Directions for this task ▸
Transcribe, exactly as they appear, the line that contains "checks and files", the line that contains "imported = [obj", and every line in between, and nothing else.

Given information ▸
★ ★ ★ ★ ★

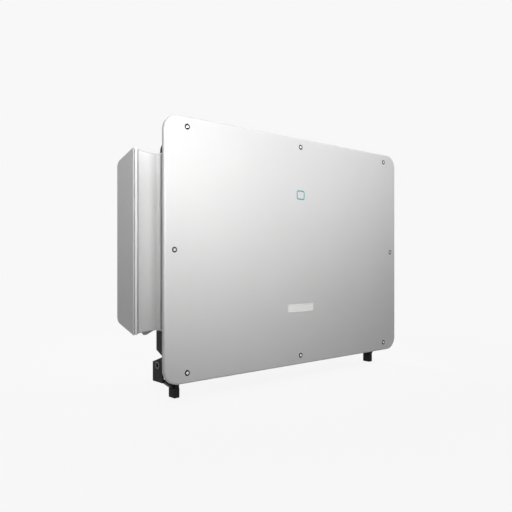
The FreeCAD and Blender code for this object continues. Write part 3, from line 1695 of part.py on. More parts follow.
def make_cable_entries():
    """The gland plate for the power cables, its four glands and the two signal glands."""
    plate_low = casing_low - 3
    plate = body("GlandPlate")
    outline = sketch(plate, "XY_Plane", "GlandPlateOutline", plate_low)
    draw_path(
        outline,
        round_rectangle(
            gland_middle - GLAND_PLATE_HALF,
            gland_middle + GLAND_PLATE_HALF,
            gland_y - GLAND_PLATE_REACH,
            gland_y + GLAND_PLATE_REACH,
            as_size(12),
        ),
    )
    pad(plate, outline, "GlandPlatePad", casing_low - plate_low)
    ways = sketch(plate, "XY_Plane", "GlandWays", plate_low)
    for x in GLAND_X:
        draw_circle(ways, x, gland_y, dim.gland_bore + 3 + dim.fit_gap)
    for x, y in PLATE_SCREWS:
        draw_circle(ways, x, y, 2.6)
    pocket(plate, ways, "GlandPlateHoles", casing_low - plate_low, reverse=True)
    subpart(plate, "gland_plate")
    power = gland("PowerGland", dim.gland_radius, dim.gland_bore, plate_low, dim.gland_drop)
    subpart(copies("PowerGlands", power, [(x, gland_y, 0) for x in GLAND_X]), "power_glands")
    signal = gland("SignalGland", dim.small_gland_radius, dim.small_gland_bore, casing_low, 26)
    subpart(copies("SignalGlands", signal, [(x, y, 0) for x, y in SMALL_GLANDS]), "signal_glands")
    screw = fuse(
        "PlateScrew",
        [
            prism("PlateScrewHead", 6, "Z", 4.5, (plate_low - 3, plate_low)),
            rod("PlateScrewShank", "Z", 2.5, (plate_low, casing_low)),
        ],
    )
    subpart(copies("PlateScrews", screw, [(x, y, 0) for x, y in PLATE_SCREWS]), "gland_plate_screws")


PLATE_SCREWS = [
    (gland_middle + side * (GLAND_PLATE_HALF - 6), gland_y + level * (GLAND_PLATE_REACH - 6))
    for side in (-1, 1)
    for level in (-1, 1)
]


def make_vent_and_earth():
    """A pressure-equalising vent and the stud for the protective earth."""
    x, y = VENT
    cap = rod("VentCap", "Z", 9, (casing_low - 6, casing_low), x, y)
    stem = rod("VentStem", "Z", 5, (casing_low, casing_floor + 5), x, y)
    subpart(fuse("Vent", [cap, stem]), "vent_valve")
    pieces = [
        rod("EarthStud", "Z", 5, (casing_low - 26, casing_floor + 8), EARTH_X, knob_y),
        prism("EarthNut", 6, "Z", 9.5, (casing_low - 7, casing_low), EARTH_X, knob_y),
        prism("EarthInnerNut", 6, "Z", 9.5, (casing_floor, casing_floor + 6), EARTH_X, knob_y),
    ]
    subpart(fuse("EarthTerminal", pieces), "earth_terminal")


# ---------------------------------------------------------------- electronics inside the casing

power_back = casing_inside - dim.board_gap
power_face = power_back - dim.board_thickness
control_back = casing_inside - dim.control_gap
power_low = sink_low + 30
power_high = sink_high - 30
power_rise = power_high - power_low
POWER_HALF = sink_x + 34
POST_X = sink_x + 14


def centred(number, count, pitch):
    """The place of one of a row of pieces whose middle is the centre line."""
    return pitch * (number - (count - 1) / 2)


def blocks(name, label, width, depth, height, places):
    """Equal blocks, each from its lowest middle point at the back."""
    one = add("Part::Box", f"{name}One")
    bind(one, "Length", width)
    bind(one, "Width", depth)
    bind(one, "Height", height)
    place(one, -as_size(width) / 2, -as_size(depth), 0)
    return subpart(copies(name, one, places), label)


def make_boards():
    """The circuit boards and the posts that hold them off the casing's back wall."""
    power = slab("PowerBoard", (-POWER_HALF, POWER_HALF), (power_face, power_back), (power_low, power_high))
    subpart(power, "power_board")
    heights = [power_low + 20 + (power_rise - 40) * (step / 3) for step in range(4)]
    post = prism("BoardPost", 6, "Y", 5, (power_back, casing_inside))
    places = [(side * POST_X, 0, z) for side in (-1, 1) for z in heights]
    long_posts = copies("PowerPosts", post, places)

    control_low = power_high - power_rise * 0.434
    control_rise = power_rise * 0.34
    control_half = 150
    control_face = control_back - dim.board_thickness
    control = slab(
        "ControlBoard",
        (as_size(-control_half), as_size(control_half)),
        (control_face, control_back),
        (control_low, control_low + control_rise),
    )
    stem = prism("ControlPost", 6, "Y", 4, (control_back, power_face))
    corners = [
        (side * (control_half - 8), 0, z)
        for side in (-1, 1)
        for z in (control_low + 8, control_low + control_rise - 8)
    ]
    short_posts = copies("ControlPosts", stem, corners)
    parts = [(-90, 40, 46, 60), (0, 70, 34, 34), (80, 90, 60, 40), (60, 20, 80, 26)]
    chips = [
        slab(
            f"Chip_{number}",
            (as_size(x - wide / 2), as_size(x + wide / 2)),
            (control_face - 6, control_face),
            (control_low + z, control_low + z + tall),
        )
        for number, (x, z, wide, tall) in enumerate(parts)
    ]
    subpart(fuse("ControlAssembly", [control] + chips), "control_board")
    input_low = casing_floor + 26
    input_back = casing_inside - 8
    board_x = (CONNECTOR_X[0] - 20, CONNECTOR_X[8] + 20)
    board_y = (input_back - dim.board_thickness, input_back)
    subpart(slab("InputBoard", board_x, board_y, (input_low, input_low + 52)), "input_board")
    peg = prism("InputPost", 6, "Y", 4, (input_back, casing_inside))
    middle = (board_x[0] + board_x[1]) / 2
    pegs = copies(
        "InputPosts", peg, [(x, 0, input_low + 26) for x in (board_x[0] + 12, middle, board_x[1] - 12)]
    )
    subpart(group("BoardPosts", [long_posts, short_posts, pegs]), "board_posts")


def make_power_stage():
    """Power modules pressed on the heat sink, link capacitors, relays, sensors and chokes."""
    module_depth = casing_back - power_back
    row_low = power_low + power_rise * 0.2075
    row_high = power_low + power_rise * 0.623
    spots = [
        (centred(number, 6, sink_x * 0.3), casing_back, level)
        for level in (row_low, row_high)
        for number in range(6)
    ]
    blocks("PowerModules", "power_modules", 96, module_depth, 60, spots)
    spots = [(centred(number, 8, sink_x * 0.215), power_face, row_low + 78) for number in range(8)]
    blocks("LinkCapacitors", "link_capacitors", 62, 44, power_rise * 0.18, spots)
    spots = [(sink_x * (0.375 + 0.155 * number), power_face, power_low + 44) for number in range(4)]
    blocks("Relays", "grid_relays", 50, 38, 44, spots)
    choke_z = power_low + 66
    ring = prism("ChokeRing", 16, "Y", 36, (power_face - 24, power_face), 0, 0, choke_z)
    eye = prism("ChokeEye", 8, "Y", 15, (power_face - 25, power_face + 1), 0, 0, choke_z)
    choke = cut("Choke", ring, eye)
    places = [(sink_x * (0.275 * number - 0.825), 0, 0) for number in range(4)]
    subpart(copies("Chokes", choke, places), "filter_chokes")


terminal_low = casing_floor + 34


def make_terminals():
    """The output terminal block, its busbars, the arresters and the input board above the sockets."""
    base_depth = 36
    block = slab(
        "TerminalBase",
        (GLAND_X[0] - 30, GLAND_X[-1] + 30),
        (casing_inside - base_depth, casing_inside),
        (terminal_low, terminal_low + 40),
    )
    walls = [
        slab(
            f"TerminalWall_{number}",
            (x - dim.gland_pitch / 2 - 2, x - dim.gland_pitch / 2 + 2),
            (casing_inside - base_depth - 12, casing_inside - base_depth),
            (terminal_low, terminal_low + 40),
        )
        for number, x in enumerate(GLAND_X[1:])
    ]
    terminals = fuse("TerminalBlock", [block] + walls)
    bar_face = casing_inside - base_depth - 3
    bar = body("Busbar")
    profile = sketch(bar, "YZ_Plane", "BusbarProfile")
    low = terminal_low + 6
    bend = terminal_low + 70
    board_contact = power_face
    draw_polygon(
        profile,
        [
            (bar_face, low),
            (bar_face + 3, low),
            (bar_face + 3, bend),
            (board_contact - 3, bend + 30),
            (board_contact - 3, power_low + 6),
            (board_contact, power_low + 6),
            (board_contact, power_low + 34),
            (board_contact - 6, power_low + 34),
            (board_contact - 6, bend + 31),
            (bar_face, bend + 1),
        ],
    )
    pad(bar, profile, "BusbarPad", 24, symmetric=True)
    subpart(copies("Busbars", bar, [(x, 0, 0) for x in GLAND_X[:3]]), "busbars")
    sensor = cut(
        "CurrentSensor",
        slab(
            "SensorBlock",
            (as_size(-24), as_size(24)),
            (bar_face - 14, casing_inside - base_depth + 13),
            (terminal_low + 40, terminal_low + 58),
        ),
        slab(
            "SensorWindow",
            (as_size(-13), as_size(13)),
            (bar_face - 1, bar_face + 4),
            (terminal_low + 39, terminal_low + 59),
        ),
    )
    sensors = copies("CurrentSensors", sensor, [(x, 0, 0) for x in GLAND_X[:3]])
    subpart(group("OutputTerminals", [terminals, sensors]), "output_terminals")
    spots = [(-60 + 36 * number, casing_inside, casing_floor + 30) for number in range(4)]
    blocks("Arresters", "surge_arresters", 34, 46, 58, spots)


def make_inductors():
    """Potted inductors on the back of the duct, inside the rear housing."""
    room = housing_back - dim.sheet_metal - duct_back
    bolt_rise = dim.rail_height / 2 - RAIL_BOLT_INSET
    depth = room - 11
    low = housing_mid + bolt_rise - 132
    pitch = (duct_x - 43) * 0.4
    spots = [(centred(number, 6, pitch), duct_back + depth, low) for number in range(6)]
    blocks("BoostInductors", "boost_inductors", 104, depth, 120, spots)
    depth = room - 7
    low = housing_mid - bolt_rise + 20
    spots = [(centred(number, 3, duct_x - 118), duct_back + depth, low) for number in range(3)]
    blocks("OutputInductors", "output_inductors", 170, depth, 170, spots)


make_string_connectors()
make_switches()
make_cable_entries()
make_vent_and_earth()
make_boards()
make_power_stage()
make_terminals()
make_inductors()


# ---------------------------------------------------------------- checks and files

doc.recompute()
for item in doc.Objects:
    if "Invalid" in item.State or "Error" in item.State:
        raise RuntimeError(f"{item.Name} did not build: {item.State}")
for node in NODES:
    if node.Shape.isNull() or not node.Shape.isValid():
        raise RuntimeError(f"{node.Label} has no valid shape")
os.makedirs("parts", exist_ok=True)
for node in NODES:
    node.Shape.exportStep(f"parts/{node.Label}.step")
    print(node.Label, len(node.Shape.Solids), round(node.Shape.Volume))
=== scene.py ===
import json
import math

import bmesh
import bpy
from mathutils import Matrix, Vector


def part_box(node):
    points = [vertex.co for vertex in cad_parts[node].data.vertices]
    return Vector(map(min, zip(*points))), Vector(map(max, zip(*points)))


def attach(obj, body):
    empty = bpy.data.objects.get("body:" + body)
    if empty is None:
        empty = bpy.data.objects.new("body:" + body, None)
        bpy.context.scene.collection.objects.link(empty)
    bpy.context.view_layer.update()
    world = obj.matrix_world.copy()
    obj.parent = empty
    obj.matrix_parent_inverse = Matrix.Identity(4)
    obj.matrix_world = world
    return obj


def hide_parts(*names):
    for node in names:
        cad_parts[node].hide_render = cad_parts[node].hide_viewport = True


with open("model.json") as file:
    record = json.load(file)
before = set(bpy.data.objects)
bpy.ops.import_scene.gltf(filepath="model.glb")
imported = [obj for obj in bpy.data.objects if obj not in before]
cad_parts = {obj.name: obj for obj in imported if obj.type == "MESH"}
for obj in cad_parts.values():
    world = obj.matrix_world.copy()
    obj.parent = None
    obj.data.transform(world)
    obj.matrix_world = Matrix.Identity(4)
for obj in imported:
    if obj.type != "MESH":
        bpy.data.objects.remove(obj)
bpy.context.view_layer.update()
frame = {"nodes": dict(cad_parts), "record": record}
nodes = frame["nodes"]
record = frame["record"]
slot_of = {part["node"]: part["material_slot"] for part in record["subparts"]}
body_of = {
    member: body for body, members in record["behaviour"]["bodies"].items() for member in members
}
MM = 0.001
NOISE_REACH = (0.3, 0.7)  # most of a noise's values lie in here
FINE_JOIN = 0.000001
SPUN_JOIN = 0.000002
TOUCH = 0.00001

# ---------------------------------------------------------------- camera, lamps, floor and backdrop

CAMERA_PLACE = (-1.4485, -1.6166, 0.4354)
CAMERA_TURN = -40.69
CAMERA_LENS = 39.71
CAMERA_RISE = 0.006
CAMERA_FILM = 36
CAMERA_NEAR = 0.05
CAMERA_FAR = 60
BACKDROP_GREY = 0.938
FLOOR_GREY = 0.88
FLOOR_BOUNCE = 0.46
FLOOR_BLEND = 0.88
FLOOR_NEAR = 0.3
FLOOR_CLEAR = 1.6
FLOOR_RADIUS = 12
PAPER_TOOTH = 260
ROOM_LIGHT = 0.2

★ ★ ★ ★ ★

Problem solution ▸
# ---------------------------------------------------------------- checks and files

doc.recompute()
for item in doc.Objects:
    if "Invalid" in item.State or "Error" in item.State:
        raise RuntimeError(f"{item.Name} did not build: {item.State}")
for node in NODES:
    if node.Shape.isNull() or not node.Shape.isValid():
        raise RuntimeError(f"{node.Label} has no valid shape")
os.makedirs("parts", exist_ok=True)
for node in NODES:
    node.Shape.exportStep(f"parts/{node.Label}.step")
    print(node.Label, len(node.Shape.Solids), round(node.Shape.Volume))
=== scene.py ===
import json
import math

import bmesh
import bpy
from mathutils import Matrix, Vector


def part_box(node):
    points = [vertex.co for vertex in cad_parts[node].data.vertices]
    return Vector(map(min, zip(*points))), Vector(map(max, zip(*points)))


def attach(obj, body):
    empty = bpy.data.objects.get("body:" + body)
    if empty is None:
        empty = bpy.data.objects.new("body:" + body, None)
        bpy.context.scene.collection.objects.link(empty)
    bpy.context.view_layer.update()
    world = obj.matrix_world.copy()
    obj.parent = empty
    obj.matrix_parent_inverse = Matrix.Identity(4)
    obj.matrix_world = world
    return obj


def hide_parts(*names):
    for node in names:
        cad_parts[node].hide_render = cad_parts[node].hide_viewport = True


with open("model.json") as file:
    record = json.load(file)
before = set(bpy.data.objects)
bpy.ops.import_scene.gltf(filepath="model.glb")
imported = [obj for obj in bpy.data.objects if obj not in before]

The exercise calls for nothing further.